Categories

Versions

You are viewing the RapidMiner Studio documentation for version 10.0 - Check here for latest version

STL Decomposition (Time Series)

Synopsis

This operator performs a STL decomposition of time series data.

Description

STL stands for "Seasonal and Trend decomposition using Loess" and splits time series into trend, seasonal and remainder component. Loess interpolation (seasonal smoothing) is used to smooth the cyclic sub-series (after removing the current trend estimation) to determine the seasonal component. Next another Loess interpolation (lowpass smoothing) is used to smooth out the estimated seasonal component. In a final step the deseasonalized series is smoothed again (trend smoothing) to find an estimation of the trend component. This process is repeated several times to improve the accuracy of the estimations of the components.

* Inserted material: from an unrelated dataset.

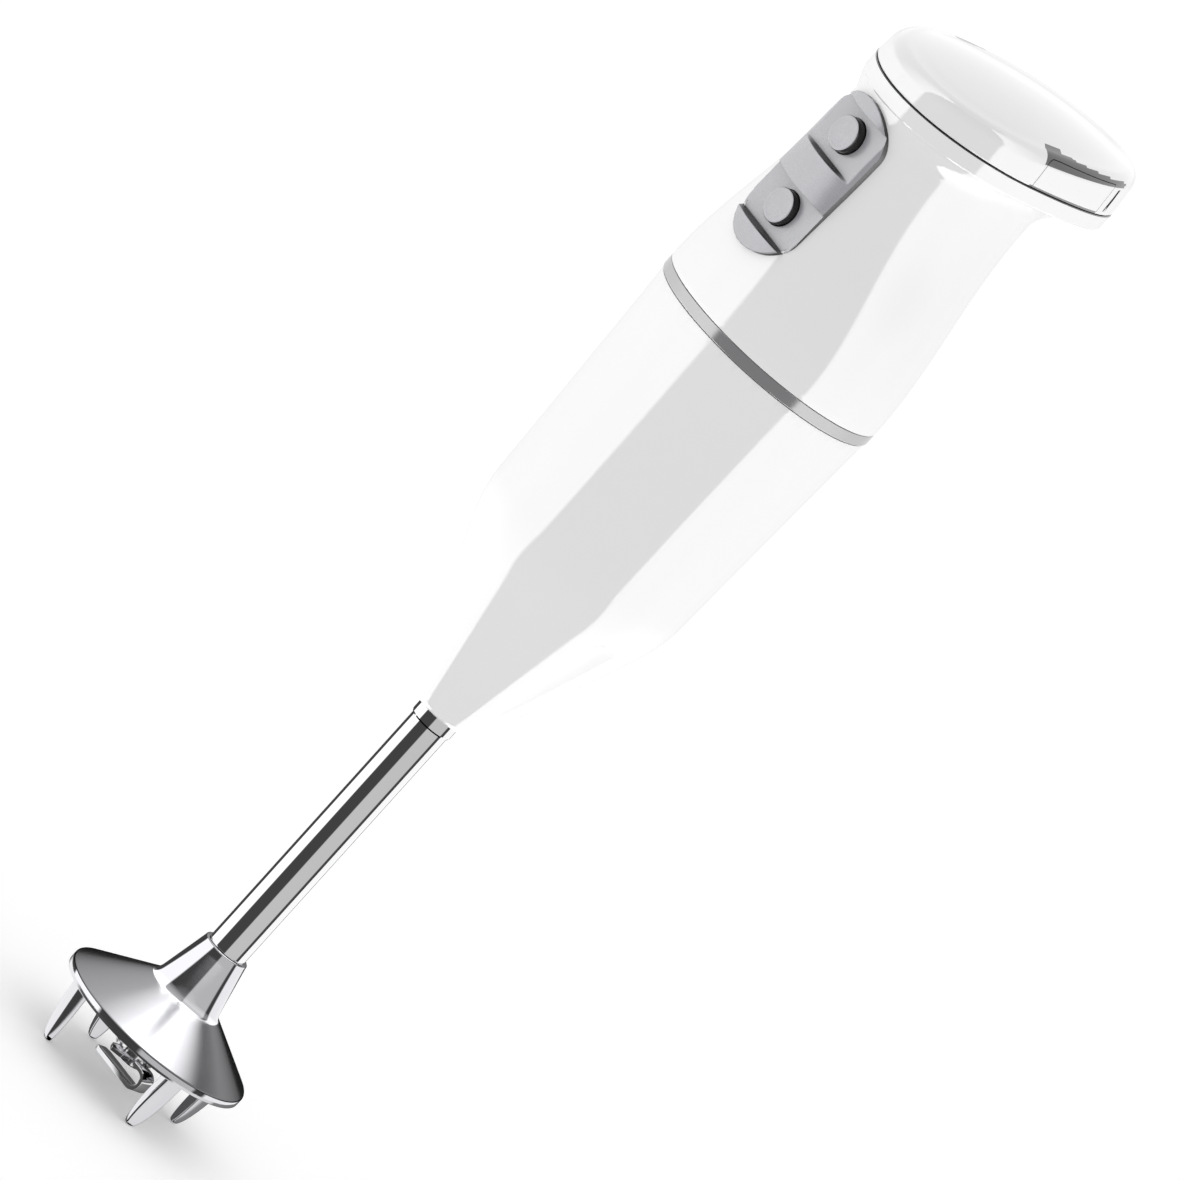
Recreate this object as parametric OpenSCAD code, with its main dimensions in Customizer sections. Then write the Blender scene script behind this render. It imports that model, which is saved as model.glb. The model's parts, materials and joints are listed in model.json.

To perform the STL decomposition, the seasonality (e.g. 12 for monthly data with a pattern reoccuring every year) of the data has to be known. Advantages of the STL decomposition are that the seasonal component can change over time, the rate of change is controlled by the parameter seasonal width. The parameter robust can be set to true to remove effects of outliers on the calculation of trend and seasonal component. Also the results of the STL is defined for all points of the time series data.

The operator provides default values for all parameters used by the different Loess interpolation algorithm. The user can also set some or all of these parameters to further tune the STL decomposition. See description of the parameters for details.

The STL decomposition is not defined if a time series contains missing invalid values (missing, positive and negative infinity). The result of all three components is missing, if a time series contains such invalid values.

This operator works only on numerical time series.

Differentiation

Classic Decomposition

The Classic Decomposition also splits the time series into trend, seasonal and remainder component. The methods to determine the different components are simpler, the trend is often over-smoothed, so that rapid rises and falls are smoothed out. Also the seasonal component does not change in magnitude with time. The trend and the remainder component has missing values at the beginning and end of the series, due to using Moving Average Filter to determine the trend component. Otherwise the Classic Decomposition is capable of performing a multiplicative decomposition.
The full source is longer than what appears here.